Mit bloss zwei Lehrkräften pro Klasse soll die Beziehung zur Lehrperson gestärkt werden, Bild: Keystone
Schulen begegnen dem Zwei-Lehrer-Versuch mit grosser Skepsis, Landbote, 4.12. von Mirjam Fonti
Unterrichten
weniger Lehrpersonen an einer Klasse, soll eine bessere
Lehrer-Schüler-Beziehung möglich werden. Dies hoffen zumindest die Initianten
des Schulversuchs «Fokus starke Lernbeziehungen». Der Versuch will, dass
höchstens zwei Lehrpersonen pro Klasse unterrichten.

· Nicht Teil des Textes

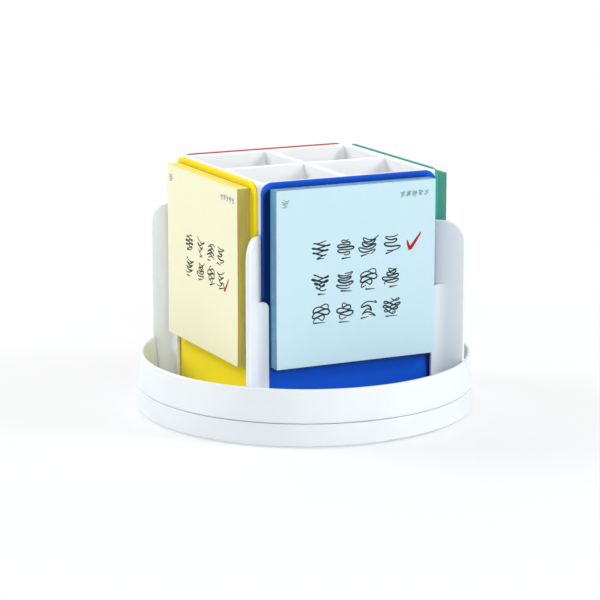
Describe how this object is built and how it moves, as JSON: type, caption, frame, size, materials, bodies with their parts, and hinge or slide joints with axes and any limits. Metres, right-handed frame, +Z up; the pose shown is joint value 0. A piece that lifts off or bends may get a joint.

Klassenlehrer finden in
ihrem Pflichtenheft also zusätzlich integrative Förderung (IF), Deutsch als
Zweitsprache oder Begabtenförderung. Dafür führen sie die Klasse zu
zweit.
Der Versuch wurde den
Winterthurer Lehrerinnen der Kindergarten- und Primarschulstufe unter anderem
im April 2013 vorgestellt. Stadtrat Stefan Fritschi (FDP) äusserte damals den
Wunsch, dass ab August 2014 vier bis sieben Schulhäuser an dem Versuch
mitmachen. Kantonsweit wollte man innert dreier Jahre mindestens 200 Klassen
für den Versuch gewinnen.
Kaum
Freiwillige
Da ein Versuch nur Sinn macht,
wenn er vom Lehrerteam unterstützt wird, hat man gemäss Fritschi keine Klassen
zum Mitmachen verknurrt. Die Teilnahme sollte freiwillig sein. Doch in
Winterthur war das Interesse gering. In der ersten Staffel mit Start Sommer
2013 nahmen gar keine Klassen teil. Für die zweite Staffel meldete sich immerhin
die Primarschule Lind (siehe Kasten). Und für die dritte Staffel mit Start im
nächsten Sommer gab es wiederum keine Interessenten aus Winterthur.
Kleinpensen
unerwünscht
Stadtrat Stefan Fritschi macht
auf Anfrage keinen Hehl daraus, dass er enttäuscht ist über das geringe
Interesse: «Ich bin vom Versuch überzeugt und sehe einen klaren pädagogischen
Mehrwert. Es ist erwiesen, dass die Beziehung zur Lehrperson einer der
wichtigsten Erfolgsfaktoren für Kinder ist.» Auf der anderen Seite habe er
Verständnis für die Schulen: «In vielen Teams arbeiten Teilzeitangestellte
mit Kleinpensen. Für diese ist im Versuchsmodell kein Platz mehr.» Es entstehe
ein Interessenkonflikt zwischen der Lebensgestaltung der Lehrkräfte und den
Bedürfnissen der Kinder. Auch viele Heilpädagogen zeigen sich vom Versuch wenig
begeistert. Sie sind künftig nicht mehr in den Klassen, sondern übernehmen vor
allem eine beratende Funktion für die Lehrpersonen. Oder sie werden trotz
Spezialausbildung hauptsächlich als Lehrer eingesetzt. Fritschi bestreitet
jedoch, dass es bei dem Versuch darum geht, zu sparen: «Es gibt wie bisher 130
bis 160 Stellenprozente pro Klasse, sie werden einfach auf weniger Köpfe
verteilt.»
Nicht nur in Winterthur ist das
Interesse am Versuch kleiner als erhofft. Bei den ersten beiden Staffeln nahmen
im Kanton Zürich bislang erst 109 Klassen teil. Ob das Ziel von 200 Klassen im
dritten Jahr noch erreicht werden kann, ist fraglich. Die bereits abgelaufene
Anmeldefrist wurde bis Mitte Januar verlängert. Gemäss Martin Wendelspiess,
Chef des Volksschulamts, hätten vor allem die Städte Zürich und Winterthur mit
einer höheren Beteiligung ihrer Schulen gerechnet.